CFP Board Prepares Advisers for Updated Standards

Amid conversations about who should regulate the financial advisory profession, the CFP Board has set new standards for the advisers who bear the Certified Financial Planner (CFP) designation. 

The Board approved updates to its Code of Ethics and Standards of Conduct at its March 2018 meeting. According to Kevin Keller, CFP Board CEO, "The cornerstone of the new standards [...] is the extension of [CFP professionals'] fiduciary duty."

The Code and Standards is the official set of ethical guidelines for CFP professionals. The Board sets and enforces these standards and other requirements for the 82,000 CFP professionals around the world. According to the Board, "Everyone who seeks CFP® certification is subject to a background check, and those whose past conduct falls short of CFP Board's ethical and practice standards can be barred from becoming certified." 

The Shape of the New CFP Standards

The Board not only introduced new standards to reflect the changing landscape of the financial planning industry, it also revised existing standards. “We had a lot of redundancy across multiple documents. This was a thorough and very substantial rewrite,” said Richard C. Salmen, CFP Board chair, during a press conference at the Financial Planning Association Annual conference in Chicago this week.

New standards include “more detailed requirements” for advisers looking to manage and disclose conflicts of interest, a reorganized and updated financial planning process, and new information standards that describe what information CFP professionals should provide to clients. There were additional guidelines around the use of the term “fee-based,” as well as expanded obligations for CFP professionals to report misconduct to the CFP Board within 30 calendar days.

The updated guidelines also provide new requirements regarding CFP professionals’ expanded fiduciary duty. Whereas those with the designation previously only were required to act as a fiduciary when providing financial planning advice, advisers are now required to act in their clients’ best interests at all times when providing financial advice. 
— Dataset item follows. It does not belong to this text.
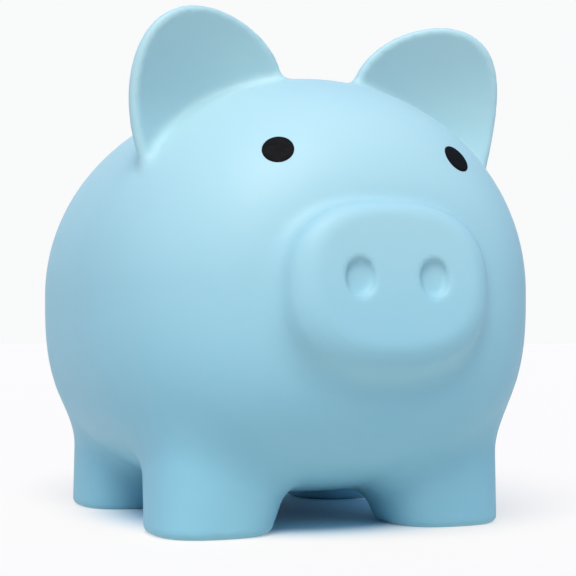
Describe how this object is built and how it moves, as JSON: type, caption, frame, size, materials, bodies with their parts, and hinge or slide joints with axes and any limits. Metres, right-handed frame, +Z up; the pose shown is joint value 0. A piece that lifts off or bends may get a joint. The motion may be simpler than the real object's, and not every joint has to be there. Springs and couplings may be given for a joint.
{
  "type": "piggy bank",
  "caption": "Standing soft-vinyl pig money bank: hollow moulded body with a coin slot in its back and a screw plug with a seal in its belly.",
  "frame": {"origin": "on the floor plane, under the middle of the pig's overall box", "axes": "+Z up, the nose points to -Y, the pig's left side is +X; x = 0 is the mirror plane"},
  "size_m": [0.16, 0.2144, 0.1769],
  "materials": {
    "blue_vinyl": "matte moulded soft vinyl",
    "black_vinyl": "flat black",
    "collar_plastic": "satin moulded",
    "seal_rubber": "matte soft rubber",
    "plug_plastic": "satin moulded"
  },
  "bodies": {
    "pig": {"body_shell": "blue_vinyl", "left_eye": "black_vinyl", "right_eye": "black_vinyl", "collar": "collar_plastic"},
    "seal": {"stopper_seal": "seal_rubber"},
    "plug": {"stopper_plug": "plug_plastic"}
  },
  "joints": [
    {"name": "plug_travel", "type": "slide", "parent": "pig", "child": "seal", "axis": [0, 0, -1], "range_m": [0, 0.008]},
    {"name": "plug_turn", "type": "hinge", "parent": "seal", "child": "plug", "pos_m": [0, 0.00087, 0.015], "axis": [0, 0, -1], "range_deg": [0, 120]}
  ],
  "couplings": [
    {"joint": "plug_travel", "follows": "plug_turn", "m_per_rad": 0.0038197}
  ]
}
Broader Industry Implications

While the Board announced the revised standards in March  2018, CFP professionals were given 18 months to comply. In order to get all CFP professionals into compliance by October 1. 2019, the Board has hosted four public forums on the standards. The Board will host four more forums in December 2018 and additional meetings across the country in 2019.

The Board has sought to make the process transparent. In addition to hosting public forums, the Board received more than 1,000 comments during two separate public comment periods, said Salmen. Over the course of the roll-out, the Board will continue to issue case studies to help advisors and firms understand and apply the standards. The Board has sought to help professionals and firms apply the rules to their own practice. "The commitment that we've made [...] is to provide channel-specific guidance" to members of the certificate community, said Keller.

"You don't want to have a 'gotcha' mentality," wherein advisers are unaware of the updated rules, said Salmen, which is why the Board is "working actively to answer [advisers'] questions ahead of time."

Reworking the standards has broader implications outside of the certificate community. At many firms, a significant number of advisers and planners may hold the designation. As standards change, firms will frequently elect to update their codes of ethics – and compliance and account documents – to reflect the new guidance. "At its core, CFP certification and the practice standards advocate a repeatable process," said Keller. "There's nothing more that compliance people love than a repeatable process, preferably one that's documented along the way."

Setting a New Standard for Advice

While the CFP Board can set the standards for professionals who have the designation, in turn charting a course for the rest of the industry, it lacks enforcement capabilities. While federal regulators such as FINRA or state regulators must certify investment or insurance professionals, no similar regulatory body exists for financial planners. The CFP Board partially fills that gap, but it can only police advisers who have – and wish to use – the CFP designation. "CFP Certification is still voluntary," said Salmen. While CFP professionals can tell clients and prospective clients that they are held to the standards set by the organization, that body cannot bar someone from being a planner without the credentials. "The only thing [the Board] can do is tell somebody whether or not they can use the CFP marks" or publicly issue a letter of admonition.

At the same time, the Board's standards are one of the hallmarks of the designation. According to Keller, "It's the CFP Board's code and standards and the willingness of people to commit to following those standards [...] that makes CFP certification stand out."